WORK TO COMPLETE: In the material below, identify each line bearing the word "Then". Reproduce those lines.

DATASET RECORDS:
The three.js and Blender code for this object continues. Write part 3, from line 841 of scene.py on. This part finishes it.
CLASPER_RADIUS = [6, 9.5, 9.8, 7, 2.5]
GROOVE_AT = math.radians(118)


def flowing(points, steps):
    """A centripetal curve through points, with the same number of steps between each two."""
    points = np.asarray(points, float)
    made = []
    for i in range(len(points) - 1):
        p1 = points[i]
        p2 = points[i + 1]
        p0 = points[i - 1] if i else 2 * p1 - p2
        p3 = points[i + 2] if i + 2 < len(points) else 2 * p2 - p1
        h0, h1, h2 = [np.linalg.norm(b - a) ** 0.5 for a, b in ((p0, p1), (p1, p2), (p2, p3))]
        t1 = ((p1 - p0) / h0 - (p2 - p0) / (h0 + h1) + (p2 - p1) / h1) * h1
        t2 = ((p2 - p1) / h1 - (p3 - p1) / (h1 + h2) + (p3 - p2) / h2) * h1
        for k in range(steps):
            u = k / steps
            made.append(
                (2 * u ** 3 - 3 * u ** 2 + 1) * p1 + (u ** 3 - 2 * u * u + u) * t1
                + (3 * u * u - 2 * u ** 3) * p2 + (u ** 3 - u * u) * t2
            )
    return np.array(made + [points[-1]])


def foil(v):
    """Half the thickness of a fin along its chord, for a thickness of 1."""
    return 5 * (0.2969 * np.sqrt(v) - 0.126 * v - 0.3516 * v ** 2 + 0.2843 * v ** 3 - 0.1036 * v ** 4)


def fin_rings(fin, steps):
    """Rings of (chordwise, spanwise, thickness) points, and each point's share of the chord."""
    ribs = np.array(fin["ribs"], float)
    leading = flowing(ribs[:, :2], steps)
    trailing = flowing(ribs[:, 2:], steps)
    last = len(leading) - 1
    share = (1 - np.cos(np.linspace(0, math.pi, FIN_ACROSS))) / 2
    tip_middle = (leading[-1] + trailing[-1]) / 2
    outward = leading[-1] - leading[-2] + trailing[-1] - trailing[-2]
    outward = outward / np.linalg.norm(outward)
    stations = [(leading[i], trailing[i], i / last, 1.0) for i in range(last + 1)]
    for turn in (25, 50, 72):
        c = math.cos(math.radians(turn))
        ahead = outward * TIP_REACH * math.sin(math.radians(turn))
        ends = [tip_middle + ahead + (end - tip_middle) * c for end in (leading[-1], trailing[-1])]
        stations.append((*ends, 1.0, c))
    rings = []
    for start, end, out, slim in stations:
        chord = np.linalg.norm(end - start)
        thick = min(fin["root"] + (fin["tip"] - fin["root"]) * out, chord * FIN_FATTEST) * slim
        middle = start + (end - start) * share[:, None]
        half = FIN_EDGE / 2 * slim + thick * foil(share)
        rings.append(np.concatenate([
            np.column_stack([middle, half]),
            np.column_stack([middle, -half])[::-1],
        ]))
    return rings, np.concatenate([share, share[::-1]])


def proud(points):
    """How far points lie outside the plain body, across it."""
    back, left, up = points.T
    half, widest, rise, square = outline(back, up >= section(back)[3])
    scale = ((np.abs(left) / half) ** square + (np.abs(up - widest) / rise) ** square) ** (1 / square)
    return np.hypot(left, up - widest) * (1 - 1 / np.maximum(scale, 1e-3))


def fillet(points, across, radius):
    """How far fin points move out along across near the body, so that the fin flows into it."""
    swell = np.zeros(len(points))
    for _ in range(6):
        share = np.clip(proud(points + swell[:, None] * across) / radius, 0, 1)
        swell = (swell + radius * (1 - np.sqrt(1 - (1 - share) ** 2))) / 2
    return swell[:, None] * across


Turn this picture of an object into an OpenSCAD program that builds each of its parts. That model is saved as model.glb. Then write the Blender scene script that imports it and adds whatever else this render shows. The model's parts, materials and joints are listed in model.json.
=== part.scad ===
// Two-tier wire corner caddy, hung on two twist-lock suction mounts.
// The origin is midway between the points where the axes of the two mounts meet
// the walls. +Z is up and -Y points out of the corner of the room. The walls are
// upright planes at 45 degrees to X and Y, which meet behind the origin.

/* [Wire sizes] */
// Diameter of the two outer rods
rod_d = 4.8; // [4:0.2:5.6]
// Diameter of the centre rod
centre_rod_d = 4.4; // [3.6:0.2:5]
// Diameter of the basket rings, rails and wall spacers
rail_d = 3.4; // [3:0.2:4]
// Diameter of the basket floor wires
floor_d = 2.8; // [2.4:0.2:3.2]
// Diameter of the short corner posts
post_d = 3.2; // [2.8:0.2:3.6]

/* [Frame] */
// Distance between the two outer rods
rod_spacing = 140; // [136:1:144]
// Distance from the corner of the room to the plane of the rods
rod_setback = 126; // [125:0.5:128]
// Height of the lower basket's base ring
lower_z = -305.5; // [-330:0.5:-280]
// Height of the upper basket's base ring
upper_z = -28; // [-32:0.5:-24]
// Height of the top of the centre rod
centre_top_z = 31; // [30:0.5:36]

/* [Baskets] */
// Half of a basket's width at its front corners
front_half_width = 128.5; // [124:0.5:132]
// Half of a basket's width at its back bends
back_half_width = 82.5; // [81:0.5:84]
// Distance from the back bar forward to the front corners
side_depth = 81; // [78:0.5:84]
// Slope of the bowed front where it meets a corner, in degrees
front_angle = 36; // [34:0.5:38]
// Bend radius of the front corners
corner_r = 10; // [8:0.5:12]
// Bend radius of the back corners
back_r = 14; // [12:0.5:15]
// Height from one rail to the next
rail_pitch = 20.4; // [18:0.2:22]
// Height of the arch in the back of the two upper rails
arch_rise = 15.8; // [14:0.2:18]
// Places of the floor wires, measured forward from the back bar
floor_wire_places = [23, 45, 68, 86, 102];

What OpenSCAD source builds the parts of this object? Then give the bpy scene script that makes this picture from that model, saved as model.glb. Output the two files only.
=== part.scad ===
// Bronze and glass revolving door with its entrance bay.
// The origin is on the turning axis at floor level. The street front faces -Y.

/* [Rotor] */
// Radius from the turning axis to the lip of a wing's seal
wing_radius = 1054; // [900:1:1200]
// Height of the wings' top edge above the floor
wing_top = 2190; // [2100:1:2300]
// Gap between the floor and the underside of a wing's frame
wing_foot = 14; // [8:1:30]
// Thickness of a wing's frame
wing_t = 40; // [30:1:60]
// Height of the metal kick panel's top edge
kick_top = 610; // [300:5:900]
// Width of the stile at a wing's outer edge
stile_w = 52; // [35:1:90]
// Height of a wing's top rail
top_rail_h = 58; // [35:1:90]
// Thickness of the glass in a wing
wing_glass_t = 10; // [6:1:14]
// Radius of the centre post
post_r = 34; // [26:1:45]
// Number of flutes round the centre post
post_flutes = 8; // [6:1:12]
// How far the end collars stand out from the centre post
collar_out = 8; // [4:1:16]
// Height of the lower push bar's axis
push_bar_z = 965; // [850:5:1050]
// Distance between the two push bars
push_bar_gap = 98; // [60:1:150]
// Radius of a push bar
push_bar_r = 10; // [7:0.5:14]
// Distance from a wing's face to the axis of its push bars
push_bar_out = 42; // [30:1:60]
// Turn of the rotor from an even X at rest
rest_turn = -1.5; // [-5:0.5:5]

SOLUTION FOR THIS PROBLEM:
Turn this picture of an object into an OpenSCAD program that builds each of its parts. That model is saved as model.glb. Then write the Blender scene script that imports it and adds whatever else this render shows. The model's parts, materials and joints are listed in model.json.
What OpenSCAD source builds the parts of this object? Then give the bpy scene script that makes this picture from that model, saved as model.glb. Output the two files only.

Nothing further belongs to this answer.